Объяснения особого положения Кутаиси в воровском мире Грузии обычно опираются на культурные факторы, такие как склонность местных жителей к браваде, упрямству, соперничеству и их отличное умение общаться. Хотя эти типично грузинские черты могут быть в Имеретии особенно яркими, культура этого региона не отличается от культуры, например, Кахетии, достаточно заметно, чтобы объяснить расхождение в «производстве» воров в законе. Обе области являются грузинскими по культуре, и различия между ними носят в основном незначительный характер. Поэтому более плодотворным направлением анализа было бы рассмотрение и сравнение с подобными исключительного уровня недоверия населения Имеретии к центральному правительству и изоляции от него. Как отмечалось в сообщении 2003 года, «уровень недоверия в регионе [Имеретия] довольно высок. Сотрудничество с официальными органами (полицией, прокуратурой и судами) в рамках закона считается неэтичным. Рядовой гражданин предпочитает решать свою проблему неофициальными методами» [Darchiashvili, Nodia 2003: 28]. Это было характерной чертой Кутаиси, по крайней мере с 1970-х годов, когда одно академическое исследование внутренних политических процессов города показало, что для разрешения споров «предпочтительнее посредничество видных граждан вне формальных рамок» [Friedgut 1974: 283].
В то время как недоверие к государству было очень распространено по всей Грузии, в Кутаиси оно сочеталось с исключительной замкнутостью политической культуры в советское время. Неформальное посредничество в спорах могло происходить в Кутаиси легко, поскольку коммунистическая элита города состояла исключительно из местных этнических грузин и, казалось, пользовалась высоким уровнем автономии и изоляции от Центрального комитета в Тбилиси. «В замкнутой в значительной степени атмосфере Кутаиси, где связи между людьми имеют давний характер, как чиновники, так и граждане, по-видимому, молча проявляют терпимость к коррупции и потворствуют ей» [Friedgut 1974:285].
Автономность Кутаиси, вероятно, позволила увеличить активность «второй экономики» и, следовательно, спрос на разрешение споров, а также культуру безнаказанности и защиты для тех, кто имеет нужные связи [Friedgut 1974:269][68]
. Кутаиси обладал всеми описанными в главе 3 предпосылками для возникновения и роста мафии, и та процветала здесь, по-видимому, в большей степени, чем в других местах.Большинство грузинских воров в законе в то время происходили из Кутаиси, Тбилиси, Сухуми и их окрестностей.
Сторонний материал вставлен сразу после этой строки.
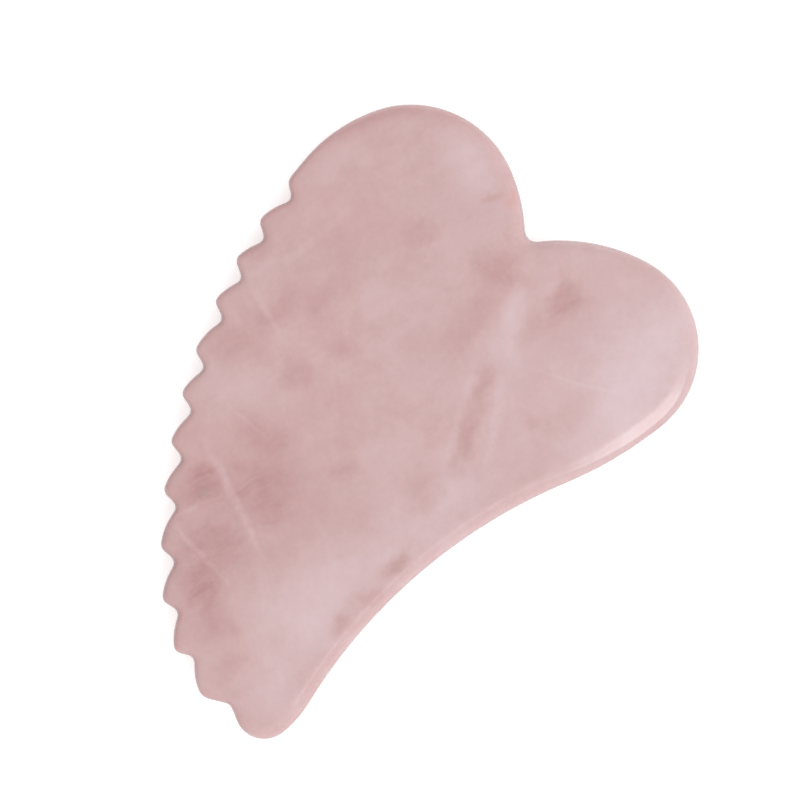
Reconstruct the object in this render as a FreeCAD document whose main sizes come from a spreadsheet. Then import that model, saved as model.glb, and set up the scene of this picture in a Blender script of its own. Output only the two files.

Известность в криминальной среде полученных по названиям населенных пунктов кличек воров в законе указывает на необходимость упоминания места происхождения вора, что говорит о степени фракционности и регионализма. Данные полиции показывают, что из 105 кличек, которые были ей известны (без учета уменьшительных имен)[69]
, больше всего, 22 %, были даны по названию населенных пунктов в противоположность тем кличкам, которые описывали психологические, поведенческие или физические особенности. Имена воров, клички которых свидетельствуют об их происхождении, включают в себя грузинское имя и русское прилагательное, обозначающее топоним, например Резо Тбилисский, Гия Кутаисский или Мераб Сухумский. Упомянутый в кличке город является местом происхождения вора, хотя в грузинском воровском мире представлены не только города Тбилиси, Кутаиси и Сухуми. Например, Шалва Хонский происходит из маленького имеретинского городка Хони, и это, вероятно, роднит его с соседним Кутаиси[70].Наличие топонимического прозвища позволяет изменившим место жительства ворам в законе быть узнаваемыми по тому, откуда они родом, а также указывает, к какой группировке воровского мира они принадлежат. При отъезде воров в законе за границу топонимические прозвища также помогают различать грузинские группировки, действующие за пределами их родной территории.